I am beginning to see myself as a sort of listless ground urchin in comparison to some other writers and English teachers I know. Comparing myself to my peers and colleagues makes me recognize that outside my work as a teacher, I could basically be replaced by a mop taped to a vacuum cleaner playing clips of The Office.
It’s because I don’t have a book, or that’s what it’s beginning to feel like.
Sometimes writerly friends ask me if I’ve been working on anything lately. That’s the really transparent code phrase we use which actually asks “have you been working on anything other than the things you’re professionally obligated to be working on?” Lately, I get to say that I actually am working on something, and it’s pretty fun. But then they ask what it is. Why do I never expect them to ask follow-up questions? I’m a fool, that’s why. They ask what it is, and then I have to admit that it’s a blog and not some tell-all memoir or a novel of whimsical adventures or a children’s book that’ll give tiny proto-humans ice-cream fantasies. I tell them I write for my blog, and that is kind of like telling someone you have a cat when they ask if you’ve got kids.

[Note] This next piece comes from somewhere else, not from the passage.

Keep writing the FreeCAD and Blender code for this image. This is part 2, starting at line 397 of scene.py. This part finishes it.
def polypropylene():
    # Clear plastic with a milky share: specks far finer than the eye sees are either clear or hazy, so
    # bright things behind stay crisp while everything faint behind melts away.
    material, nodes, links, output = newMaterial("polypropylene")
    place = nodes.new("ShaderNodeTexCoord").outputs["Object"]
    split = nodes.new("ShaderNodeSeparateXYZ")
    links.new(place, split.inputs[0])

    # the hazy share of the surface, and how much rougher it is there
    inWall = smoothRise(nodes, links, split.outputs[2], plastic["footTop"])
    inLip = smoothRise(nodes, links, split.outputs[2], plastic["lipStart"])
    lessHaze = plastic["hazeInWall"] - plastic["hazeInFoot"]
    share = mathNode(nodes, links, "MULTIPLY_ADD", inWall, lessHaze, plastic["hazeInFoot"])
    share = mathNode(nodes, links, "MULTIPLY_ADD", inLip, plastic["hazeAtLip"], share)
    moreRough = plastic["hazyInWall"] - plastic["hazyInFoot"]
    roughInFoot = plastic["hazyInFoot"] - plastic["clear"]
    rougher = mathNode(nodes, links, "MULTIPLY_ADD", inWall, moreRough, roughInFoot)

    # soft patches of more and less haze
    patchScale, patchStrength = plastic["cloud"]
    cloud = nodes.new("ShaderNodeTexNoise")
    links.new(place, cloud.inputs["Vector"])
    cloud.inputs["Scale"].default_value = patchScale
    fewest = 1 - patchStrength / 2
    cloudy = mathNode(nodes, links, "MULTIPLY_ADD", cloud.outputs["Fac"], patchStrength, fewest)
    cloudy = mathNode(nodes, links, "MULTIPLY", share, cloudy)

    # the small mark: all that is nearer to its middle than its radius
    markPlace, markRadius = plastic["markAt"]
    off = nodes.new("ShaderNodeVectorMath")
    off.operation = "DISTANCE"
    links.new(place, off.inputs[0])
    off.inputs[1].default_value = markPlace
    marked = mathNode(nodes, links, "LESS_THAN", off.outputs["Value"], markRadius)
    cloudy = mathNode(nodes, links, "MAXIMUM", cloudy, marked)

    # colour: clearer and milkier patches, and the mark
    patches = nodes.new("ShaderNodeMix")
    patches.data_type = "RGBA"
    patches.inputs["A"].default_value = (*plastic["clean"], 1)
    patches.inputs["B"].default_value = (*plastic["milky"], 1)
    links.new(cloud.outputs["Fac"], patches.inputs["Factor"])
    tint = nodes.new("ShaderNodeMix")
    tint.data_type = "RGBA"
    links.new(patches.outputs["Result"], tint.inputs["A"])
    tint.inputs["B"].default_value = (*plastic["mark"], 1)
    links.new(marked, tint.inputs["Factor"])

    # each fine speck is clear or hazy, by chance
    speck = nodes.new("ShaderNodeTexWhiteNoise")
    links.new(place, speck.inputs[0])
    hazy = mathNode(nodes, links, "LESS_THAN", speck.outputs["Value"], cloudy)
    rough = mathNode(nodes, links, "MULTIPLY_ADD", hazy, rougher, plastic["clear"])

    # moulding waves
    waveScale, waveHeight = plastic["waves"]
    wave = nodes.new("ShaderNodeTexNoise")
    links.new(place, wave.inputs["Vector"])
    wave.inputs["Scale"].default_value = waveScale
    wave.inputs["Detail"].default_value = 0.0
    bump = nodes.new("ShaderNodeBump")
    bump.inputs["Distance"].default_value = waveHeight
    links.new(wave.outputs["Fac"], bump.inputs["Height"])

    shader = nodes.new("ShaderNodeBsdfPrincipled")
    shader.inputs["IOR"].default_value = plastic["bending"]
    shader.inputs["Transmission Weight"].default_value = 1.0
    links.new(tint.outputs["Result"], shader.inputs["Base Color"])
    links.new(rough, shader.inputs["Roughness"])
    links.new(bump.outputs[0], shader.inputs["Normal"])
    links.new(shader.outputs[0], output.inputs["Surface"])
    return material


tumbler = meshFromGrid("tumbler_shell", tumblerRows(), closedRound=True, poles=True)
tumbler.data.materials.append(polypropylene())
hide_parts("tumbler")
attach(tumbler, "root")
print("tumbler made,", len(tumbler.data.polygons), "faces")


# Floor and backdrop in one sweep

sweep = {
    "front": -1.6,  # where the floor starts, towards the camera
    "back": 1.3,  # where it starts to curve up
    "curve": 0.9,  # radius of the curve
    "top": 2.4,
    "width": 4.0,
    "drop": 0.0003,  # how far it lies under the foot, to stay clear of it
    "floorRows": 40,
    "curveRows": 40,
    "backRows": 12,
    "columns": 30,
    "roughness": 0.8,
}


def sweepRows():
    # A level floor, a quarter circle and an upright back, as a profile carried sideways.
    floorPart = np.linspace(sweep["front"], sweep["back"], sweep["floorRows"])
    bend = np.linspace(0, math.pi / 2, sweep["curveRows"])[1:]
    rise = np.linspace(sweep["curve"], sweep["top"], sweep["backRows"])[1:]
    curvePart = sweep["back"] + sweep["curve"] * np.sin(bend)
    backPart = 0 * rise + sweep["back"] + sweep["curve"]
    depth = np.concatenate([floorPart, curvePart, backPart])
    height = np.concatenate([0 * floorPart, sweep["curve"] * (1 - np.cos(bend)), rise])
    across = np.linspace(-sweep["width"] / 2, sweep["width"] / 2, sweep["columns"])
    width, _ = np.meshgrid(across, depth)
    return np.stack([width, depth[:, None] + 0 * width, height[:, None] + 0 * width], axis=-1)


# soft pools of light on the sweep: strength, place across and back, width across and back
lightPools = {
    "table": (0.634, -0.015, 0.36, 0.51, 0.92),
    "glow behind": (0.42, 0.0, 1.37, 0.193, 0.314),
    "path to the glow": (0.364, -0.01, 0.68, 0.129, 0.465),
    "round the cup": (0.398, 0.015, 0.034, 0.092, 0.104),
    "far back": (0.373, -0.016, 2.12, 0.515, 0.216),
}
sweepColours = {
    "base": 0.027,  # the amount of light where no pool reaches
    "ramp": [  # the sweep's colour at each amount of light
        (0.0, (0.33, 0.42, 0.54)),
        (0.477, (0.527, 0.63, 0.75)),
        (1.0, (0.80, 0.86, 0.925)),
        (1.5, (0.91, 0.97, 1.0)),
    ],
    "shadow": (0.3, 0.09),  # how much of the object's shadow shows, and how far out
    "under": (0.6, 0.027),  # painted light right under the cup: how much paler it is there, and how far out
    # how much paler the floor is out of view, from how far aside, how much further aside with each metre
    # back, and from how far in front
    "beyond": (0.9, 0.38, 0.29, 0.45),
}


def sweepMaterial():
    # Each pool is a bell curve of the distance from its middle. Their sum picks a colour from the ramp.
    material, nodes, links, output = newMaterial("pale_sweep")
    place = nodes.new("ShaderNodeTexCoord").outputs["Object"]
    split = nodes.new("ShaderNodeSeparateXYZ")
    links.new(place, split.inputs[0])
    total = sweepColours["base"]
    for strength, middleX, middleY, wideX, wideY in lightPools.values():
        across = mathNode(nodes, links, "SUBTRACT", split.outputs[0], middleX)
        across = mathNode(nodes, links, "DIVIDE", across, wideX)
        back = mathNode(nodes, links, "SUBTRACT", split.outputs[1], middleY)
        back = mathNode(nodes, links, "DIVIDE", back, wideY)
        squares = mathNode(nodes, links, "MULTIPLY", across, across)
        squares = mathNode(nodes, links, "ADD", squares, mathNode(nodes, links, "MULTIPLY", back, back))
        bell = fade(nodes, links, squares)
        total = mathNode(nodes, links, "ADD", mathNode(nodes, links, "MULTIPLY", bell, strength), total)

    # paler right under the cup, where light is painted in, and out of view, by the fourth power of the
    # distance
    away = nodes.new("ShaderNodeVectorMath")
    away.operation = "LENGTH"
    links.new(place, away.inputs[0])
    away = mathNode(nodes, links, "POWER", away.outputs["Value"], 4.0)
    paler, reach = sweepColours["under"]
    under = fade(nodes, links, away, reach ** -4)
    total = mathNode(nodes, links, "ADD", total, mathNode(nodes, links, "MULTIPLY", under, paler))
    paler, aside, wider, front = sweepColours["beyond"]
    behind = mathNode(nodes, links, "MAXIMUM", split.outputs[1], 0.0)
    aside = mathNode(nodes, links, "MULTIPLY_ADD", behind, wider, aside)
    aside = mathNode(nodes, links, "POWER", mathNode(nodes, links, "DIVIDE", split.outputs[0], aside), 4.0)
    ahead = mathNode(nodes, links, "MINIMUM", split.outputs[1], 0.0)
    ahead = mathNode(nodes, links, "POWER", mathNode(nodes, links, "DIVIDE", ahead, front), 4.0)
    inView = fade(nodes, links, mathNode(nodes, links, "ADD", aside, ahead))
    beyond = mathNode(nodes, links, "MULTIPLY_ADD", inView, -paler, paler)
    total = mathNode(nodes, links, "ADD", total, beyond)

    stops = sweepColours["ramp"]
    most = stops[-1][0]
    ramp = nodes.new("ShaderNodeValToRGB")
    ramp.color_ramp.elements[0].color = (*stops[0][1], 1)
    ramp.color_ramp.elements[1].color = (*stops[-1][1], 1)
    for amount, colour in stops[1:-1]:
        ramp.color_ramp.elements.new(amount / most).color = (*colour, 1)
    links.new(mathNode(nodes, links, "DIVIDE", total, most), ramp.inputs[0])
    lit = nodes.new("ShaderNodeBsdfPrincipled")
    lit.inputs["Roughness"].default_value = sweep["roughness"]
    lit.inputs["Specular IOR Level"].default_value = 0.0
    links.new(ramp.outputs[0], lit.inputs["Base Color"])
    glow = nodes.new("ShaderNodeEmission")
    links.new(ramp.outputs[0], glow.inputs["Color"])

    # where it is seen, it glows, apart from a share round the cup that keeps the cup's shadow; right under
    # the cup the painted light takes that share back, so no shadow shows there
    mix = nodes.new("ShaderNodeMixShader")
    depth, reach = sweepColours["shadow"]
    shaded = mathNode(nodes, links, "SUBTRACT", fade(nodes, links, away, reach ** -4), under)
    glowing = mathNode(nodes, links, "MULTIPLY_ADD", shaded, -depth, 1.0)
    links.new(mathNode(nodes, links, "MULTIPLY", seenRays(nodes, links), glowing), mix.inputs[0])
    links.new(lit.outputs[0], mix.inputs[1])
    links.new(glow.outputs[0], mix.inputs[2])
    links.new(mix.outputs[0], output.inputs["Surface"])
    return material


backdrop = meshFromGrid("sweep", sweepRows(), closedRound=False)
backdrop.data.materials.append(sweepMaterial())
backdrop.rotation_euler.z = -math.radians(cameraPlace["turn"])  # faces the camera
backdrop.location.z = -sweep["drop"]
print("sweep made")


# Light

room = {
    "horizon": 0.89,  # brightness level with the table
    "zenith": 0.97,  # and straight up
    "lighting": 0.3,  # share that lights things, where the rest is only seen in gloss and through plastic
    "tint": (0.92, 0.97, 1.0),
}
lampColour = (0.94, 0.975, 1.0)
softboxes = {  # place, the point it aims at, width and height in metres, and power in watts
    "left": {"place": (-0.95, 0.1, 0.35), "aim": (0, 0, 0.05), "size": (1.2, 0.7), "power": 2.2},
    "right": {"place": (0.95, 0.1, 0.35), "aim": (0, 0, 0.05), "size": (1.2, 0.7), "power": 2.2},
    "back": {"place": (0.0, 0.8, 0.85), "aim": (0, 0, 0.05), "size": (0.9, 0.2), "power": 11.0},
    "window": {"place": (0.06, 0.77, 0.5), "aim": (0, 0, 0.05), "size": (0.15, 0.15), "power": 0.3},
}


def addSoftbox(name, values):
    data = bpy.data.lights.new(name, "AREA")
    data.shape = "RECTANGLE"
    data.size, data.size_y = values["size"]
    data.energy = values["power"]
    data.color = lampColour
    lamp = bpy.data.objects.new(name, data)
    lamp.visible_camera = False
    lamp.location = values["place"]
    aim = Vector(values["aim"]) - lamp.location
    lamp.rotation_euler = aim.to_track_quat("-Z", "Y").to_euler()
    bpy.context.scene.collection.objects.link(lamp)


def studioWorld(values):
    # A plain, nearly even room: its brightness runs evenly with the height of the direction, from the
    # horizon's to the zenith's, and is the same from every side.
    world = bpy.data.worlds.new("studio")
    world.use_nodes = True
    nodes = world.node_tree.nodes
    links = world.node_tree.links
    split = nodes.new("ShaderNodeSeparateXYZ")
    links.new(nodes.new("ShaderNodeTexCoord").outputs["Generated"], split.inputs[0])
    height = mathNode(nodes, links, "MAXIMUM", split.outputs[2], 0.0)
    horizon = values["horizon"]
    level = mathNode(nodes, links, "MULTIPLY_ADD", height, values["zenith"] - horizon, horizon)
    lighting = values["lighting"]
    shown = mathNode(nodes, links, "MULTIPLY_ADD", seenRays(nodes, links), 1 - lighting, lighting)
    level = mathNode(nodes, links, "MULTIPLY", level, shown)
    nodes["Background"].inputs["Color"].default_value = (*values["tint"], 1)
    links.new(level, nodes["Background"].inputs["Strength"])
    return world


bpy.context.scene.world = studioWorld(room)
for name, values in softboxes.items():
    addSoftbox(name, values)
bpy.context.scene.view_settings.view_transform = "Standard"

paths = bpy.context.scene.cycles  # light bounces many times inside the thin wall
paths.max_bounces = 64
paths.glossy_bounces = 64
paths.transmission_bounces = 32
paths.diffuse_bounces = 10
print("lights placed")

But that’s bullshit. I like writing here, and the weird implicit hierarchy in which social media writing is at the bottom and highbrow creative shit with works cited pages and epigraphs are at the top is just absolute untenable and unreasonable bullshit. I’ve written more and practiced more and worked more on my writing every day than some of my peers who give me that queasy “oh, so you’re a blogger, not a writer” look. It’s the weirdest thing that some people will feel superior just because their shitty writing is for a novel they’ve been working on–exclusively at coffee shops–and not some low blog.
When I get this reaction from people who I know have absolutely no justification for it, I immediately want to double down. I want to start another blog and devote it just to describing how their nose is slightly off-center and how the way their face rests makes it look like they’re trying to remember the name to a song they’ve got stuck in their head while also being fondled by a garbage disposal. I want to devote all of my writerly self to this thing they don’t even recognize as worth trying out.
But then I have to slow down.
And get annoyed with myself.
And then I have to reconcile my love for writing on the internet with this deep, shameful agreement with my peers. I do think I should be working on a book, or at least some big project. My problem has always been that I haven’t had time, or haven’t had an idea, or haven’t been confident enough in my writing. I don’t really have those excuses anymore. I have time, I know I could get an idea, and I actually like my writing as long as I’m not reading it.
But I don’t know if anyone would ever actually read a book I wrote. I know it all depends on what it’s about, if it’s actually any good, and–most importantly–if it ever gets finished once I’ve started it, but I’m still a little curious.
So I suppose this post ends in a question: anyone who has read my stuff, do you think you’d read something I wrote that extended beyond 2000 words, or are you like my cat and are willing to commit only so much attention to someone like me?